*Task instructions*
Exactly repeat the full listing that follows.

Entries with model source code
• • • • • • •

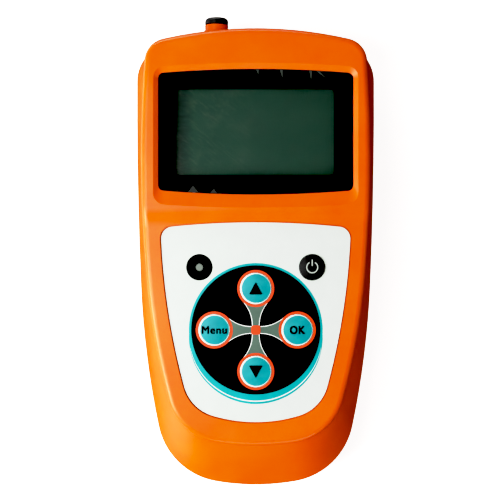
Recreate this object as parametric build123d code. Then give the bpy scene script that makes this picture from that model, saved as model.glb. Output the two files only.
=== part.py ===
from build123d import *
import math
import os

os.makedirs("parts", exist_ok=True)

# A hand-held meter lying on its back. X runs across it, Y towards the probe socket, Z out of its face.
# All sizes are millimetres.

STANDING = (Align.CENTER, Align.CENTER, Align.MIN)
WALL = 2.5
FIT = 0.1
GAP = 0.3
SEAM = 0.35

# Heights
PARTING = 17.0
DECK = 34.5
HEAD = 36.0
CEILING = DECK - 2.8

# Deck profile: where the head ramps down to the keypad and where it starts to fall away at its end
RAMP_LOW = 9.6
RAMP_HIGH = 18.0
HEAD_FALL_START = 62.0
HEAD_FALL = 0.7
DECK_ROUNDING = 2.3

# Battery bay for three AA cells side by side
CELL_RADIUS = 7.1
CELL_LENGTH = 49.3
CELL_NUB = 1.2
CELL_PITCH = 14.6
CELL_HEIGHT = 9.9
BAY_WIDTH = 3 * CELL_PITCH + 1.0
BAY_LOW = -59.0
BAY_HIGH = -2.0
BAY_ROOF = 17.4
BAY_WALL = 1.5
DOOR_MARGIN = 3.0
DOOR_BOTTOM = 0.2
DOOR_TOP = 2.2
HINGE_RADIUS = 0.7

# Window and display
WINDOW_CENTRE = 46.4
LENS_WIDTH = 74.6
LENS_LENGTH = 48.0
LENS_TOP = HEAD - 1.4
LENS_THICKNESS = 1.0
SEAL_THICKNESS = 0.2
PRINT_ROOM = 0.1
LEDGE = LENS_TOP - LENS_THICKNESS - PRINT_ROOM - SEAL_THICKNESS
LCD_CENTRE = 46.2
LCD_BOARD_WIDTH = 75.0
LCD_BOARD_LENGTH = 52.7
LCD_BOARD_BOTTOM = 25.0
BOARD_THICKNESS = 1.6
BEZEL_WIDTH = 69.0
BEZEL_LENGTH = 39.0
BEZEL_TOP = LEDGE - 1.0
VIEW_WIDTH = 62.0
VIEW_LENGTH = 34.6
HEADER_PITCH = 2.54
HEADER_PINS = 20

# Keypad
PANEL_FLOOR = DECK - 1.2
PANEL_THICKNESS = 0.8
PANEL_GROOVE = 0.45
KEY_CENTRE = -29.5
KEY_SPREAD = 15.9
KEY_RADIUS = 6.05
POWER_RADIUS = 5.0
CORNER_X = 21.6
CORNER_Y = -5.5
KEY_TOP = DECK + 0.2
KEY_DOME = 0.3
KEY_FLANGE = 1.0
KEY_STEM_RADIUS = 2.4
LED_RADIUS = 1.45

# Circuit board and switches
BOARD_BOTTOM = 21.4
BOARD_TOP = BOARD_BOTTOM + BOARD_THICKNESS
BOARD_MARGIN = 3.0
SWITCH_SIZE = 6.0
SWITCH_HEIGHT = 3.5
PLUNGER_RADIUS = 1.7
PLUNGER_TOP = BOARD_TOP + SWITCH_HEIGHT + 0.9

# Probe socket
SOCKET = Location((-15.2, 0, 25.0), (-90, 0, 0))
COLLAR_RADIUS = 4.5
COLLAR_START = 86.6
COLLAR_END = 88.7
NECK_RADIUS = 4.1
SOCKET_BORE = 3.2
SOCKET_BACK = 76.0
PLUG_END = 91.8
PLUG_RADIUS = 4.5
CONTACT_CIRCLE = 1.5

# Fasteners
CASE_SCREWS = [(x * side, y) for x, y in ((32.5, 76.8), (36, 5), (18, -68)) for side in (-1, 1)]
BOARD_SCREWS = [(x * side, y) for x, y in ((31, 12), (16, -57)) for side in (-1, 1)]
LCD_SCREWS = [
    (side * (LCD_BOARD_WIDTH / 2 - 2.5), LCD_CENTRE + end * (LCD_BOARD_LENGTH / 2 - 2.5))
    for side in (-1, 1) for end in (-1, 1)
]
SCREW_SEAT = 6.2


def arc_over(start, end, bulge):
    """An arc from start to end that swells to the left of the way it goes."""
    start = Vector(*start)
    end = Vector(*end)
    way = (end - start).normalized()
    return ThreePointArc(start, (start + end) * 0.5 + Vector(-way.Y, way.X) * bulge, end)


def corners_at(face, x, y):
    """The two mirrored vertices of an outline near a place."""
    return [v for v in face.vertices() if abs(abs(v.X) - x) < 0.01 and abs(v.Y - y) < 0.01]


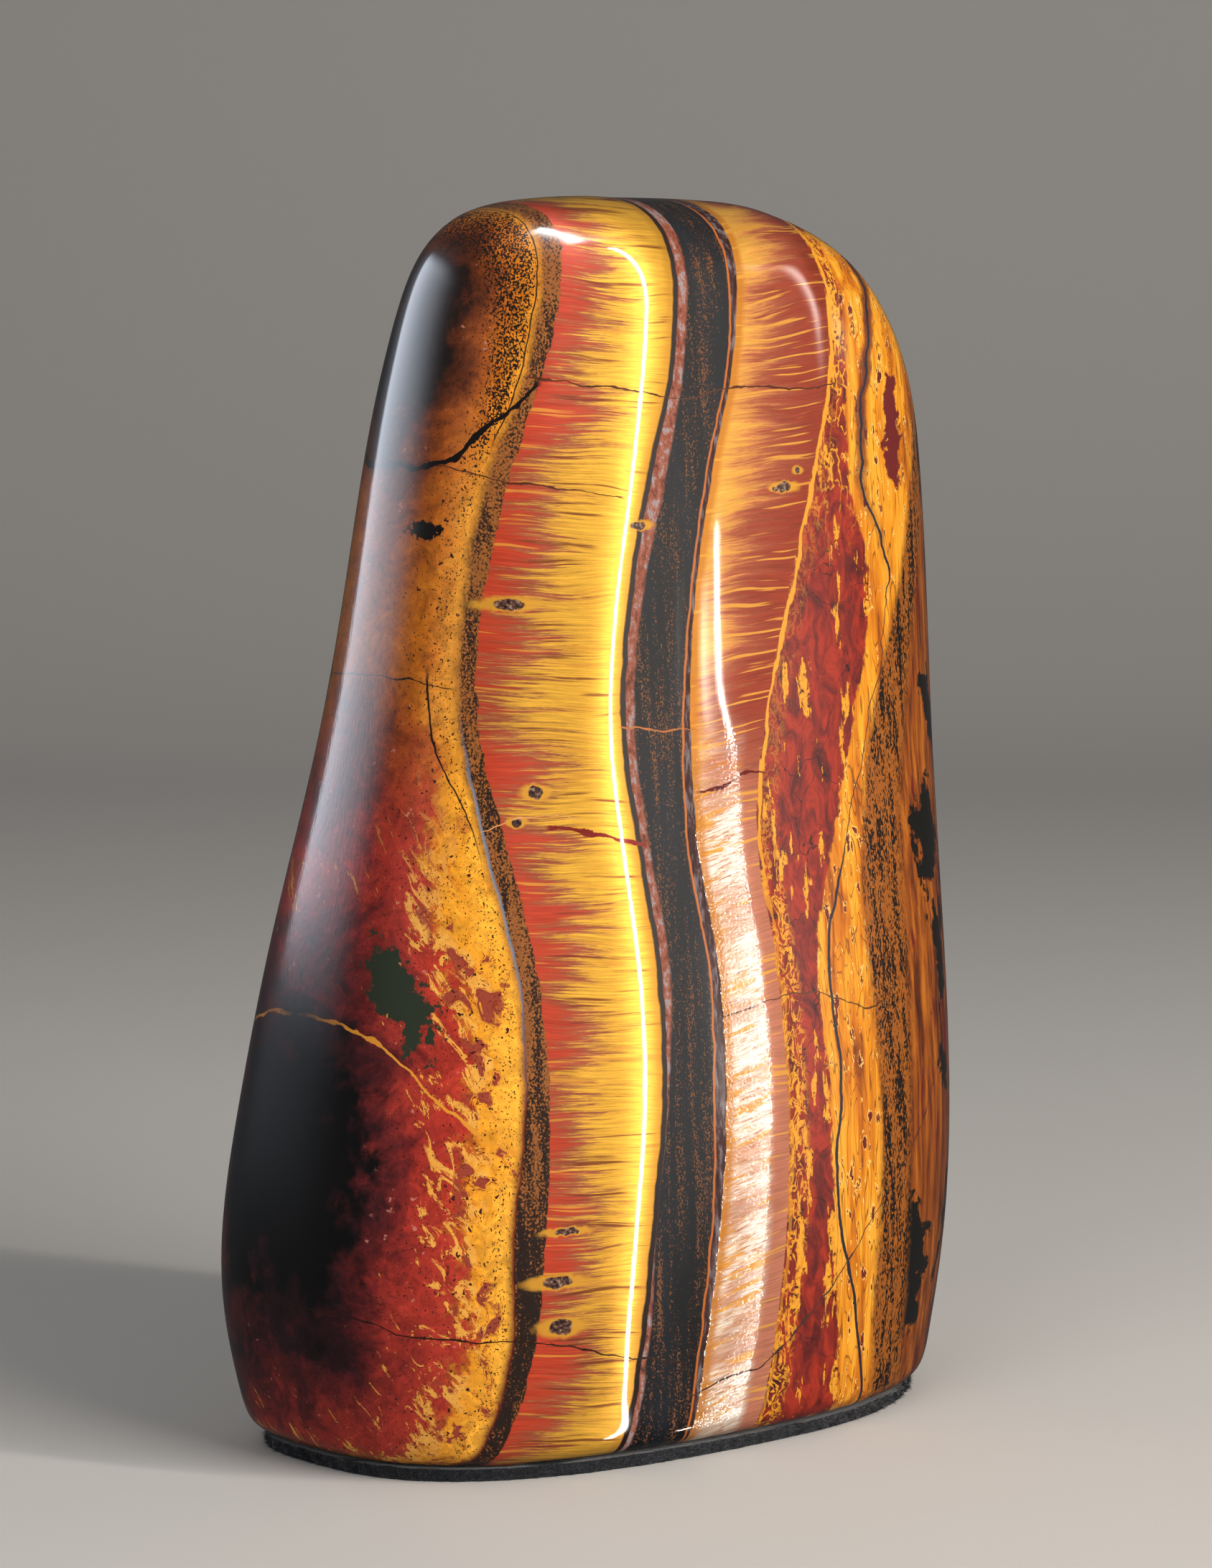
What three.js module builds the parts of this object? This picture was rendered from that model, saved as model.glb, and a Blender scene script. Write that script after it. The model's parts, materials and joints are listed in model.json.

• • • • • • •

*Finished answer*
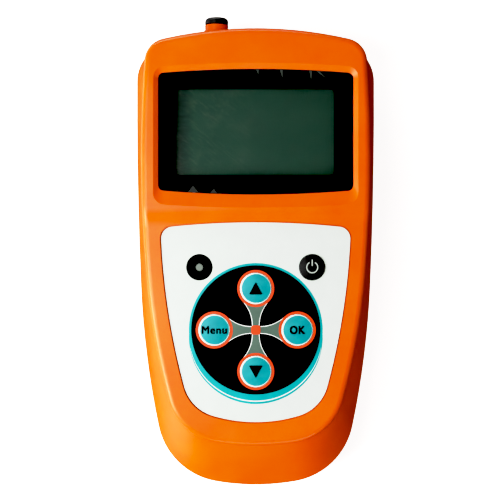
Recreate this object as parametric build123d code. Then give the bpy scene script that makes this picture from that model, saved as model.glb. Output the two files only.
=== part.py ===
from build123d import *
import math
import os

os.makedirs("parts", exist_ok=True)

# A hand-held meter lying on its back. X runs across it, Y towards the probe socket, Z out of its face.
# All sizes are millimetres.

STANDING = (Align.CENTER, Align.CENTER, Align.MIN)
WALL = 2.5
FIT = 0.1
GAP = 0.3
SEAM = 0.35

# Heights
PARTING = 17.0
DECK = 34.5
HEAD = 36.0
CEILING = DECK - 2.8

# Deck profile: where the head ramps down to the keypad and where it starts to fall away at its end
RAMP_LOW = 9.6
RAMP_HIGH = 18.0
HEAD_FALL_START = 62.0
HEAD_FALL = 0.7
DECK_ROUNDING = 2.3

# Battery bay for three AA cells side by side
CELL_RADIUS = 7.1
CELL_LENGTH = 49.3
CELL_NUB = 1.2
CELL_PITCH = 14.6
CELL_HEIGHT = 9.9
BAY_WIDTH = 3 * CELL_PITCH + 1.0
BAY_LOW = -59.0
BAY_HIGH = -2.0
BAY_ROOF = 17.4
BAY_WALL = 1.5
DOOR_MARGIN = 3.0
DOOR_BOTTOM = 0.2
DOOR_TOP = 2.2
HINGE_RADIUS = 0.7

# Window and display
WINDOW_CENTRE = 46.4
LENS_WIDTH = 74.6
LENS_LENGTH = 48.0
LENS_TOP = HEAD - 1.4
LENS_THICKNESS = 1.0
SEAL_THICKNESS = 0.2
PRINT_ROOM = 0.1
LEDGE = LENS_TOP - LENS_THICKNESS - PRINT_ROOM - SEAL_THICKNESS
LCD_CENTRE = 46.2
LCD_BOARD_WIDTH = 75.0
LCD_BOARD_LENGTH = 52.7
LCD_BOARD_BOTTOM = 25.0
BOARD_THICKNESS = 1.6
BEZEL_WIDTH = 69.0
BEZEL_LENGTH = 39.0
BEZEL_TOP = LEDGE - 1.0
VIEW_WIDTH = 62.0
VIEW_LENGTH = 34.6
HEADER_PITCH = 2.54
HEADER_PINS = 20

# Keypad
PANEL_FLOOR = DECK - 1.2
PANEL_THICKNESS = 0.8
PANEL_GROOVE = 0.45
KEY_CENTRE = -29.5
KEY_SPREAD = 15.9
KEY_RADIUS = 6.05
POWER_RADIUS = 5.0
CORNER_X = 21.6
CORNER_Y = -5.5
KEY_TOP = DECK + 0.2
KEY_DOME = 0.3
KEY_FLANGE = 1.0
KEY_STEM_RADIUS = 2.4
LED_RADIUS = 1.45

# Circuit board and switches
BOARD_BOTTOM = 21.4
BOARD_TOP = BOARD_BOTTOM + BOARD_THICKNESS
BOARD_MARGIN = 3.0
SWITCH_SIZE = 6.0
SWITCH_HEIGHT = 3.5
PLUNGER_RADIUS = 1.7
PLUNGER_TOP = BOARD_TOP + SWITCH_HEIGHT + 0.9

# Probe socket
SOCKET = Location((-15.2, 0, 25.0), (-90, 0, 0))
COLLAR_RADIUS = 4.5
COLLAR_START = 86.6
COLLAR_END = 88.7
NECK_RADIUS = 4.1
SOCKET_BORE = 3.2
SOCKET_BACK = 76.0
PLUG_END = 91.8
PLUG_RADIUS = 4.5
CONTACT_CIRCLE = 1.5

# Fasteners
CASE_SCREWS = [(x * side, y) for x, y in ((32.5, 76.8), (36, 5), (18, -68)) for side in (-1, 1)]
BOARD_SCREWS = [(x * side, y) for x, y in ((31, 12), (16, -57)) for side in (-1, 1)]
LCD_SCREWS = [
    (side * (LCD_BOARD_WIDTH / 2 - 2.5), LCD_CENTRE + end * (LCD_BOARD_LENGTH / 2 - 2.5))
    for side in (-1, 1) for end in (-1, 1)
]
SCREW_SEAT = 6.2


def arc_over(start, end, bulge):
    """An arc from start to end that swells to the left of the way it goes."""
    start = Vector(*start)
    end = Vector(*end)
    way = (end - start).normalized()
    return ThreePointArc(start, (start + end) * 0.5 + Vector(-way.Y, way.X) * bulge, end)


def corners_at(face, x, y):
    """The two mirrored vertices of an outline near a place."""
    return [v for v in face.vertices() if abs(abs(v.X) - x) < 0.01 and abs(v.Y - y) < 0.01]


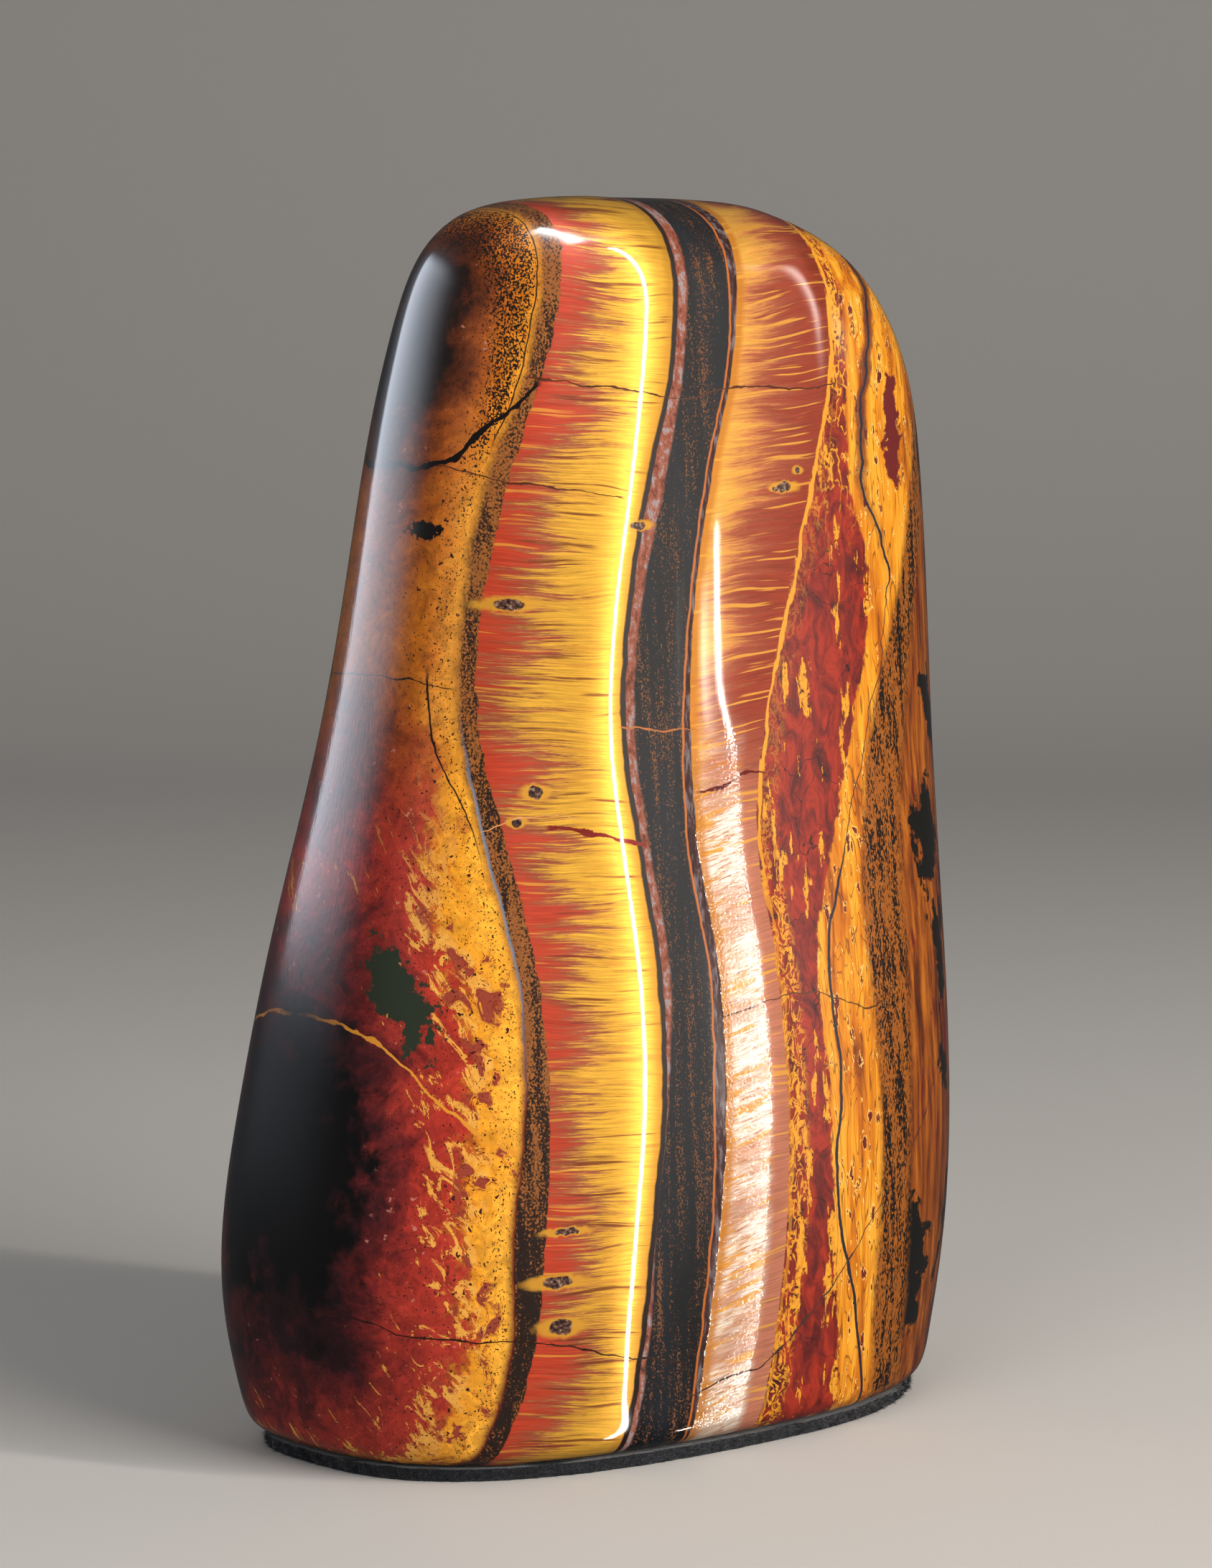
What three.js module builds the parts of this object? This picture was rendered from that model, saved as model.glb, and a Blender scene script. Write that script after it. The model's parts, materials and joints are listed in model.json.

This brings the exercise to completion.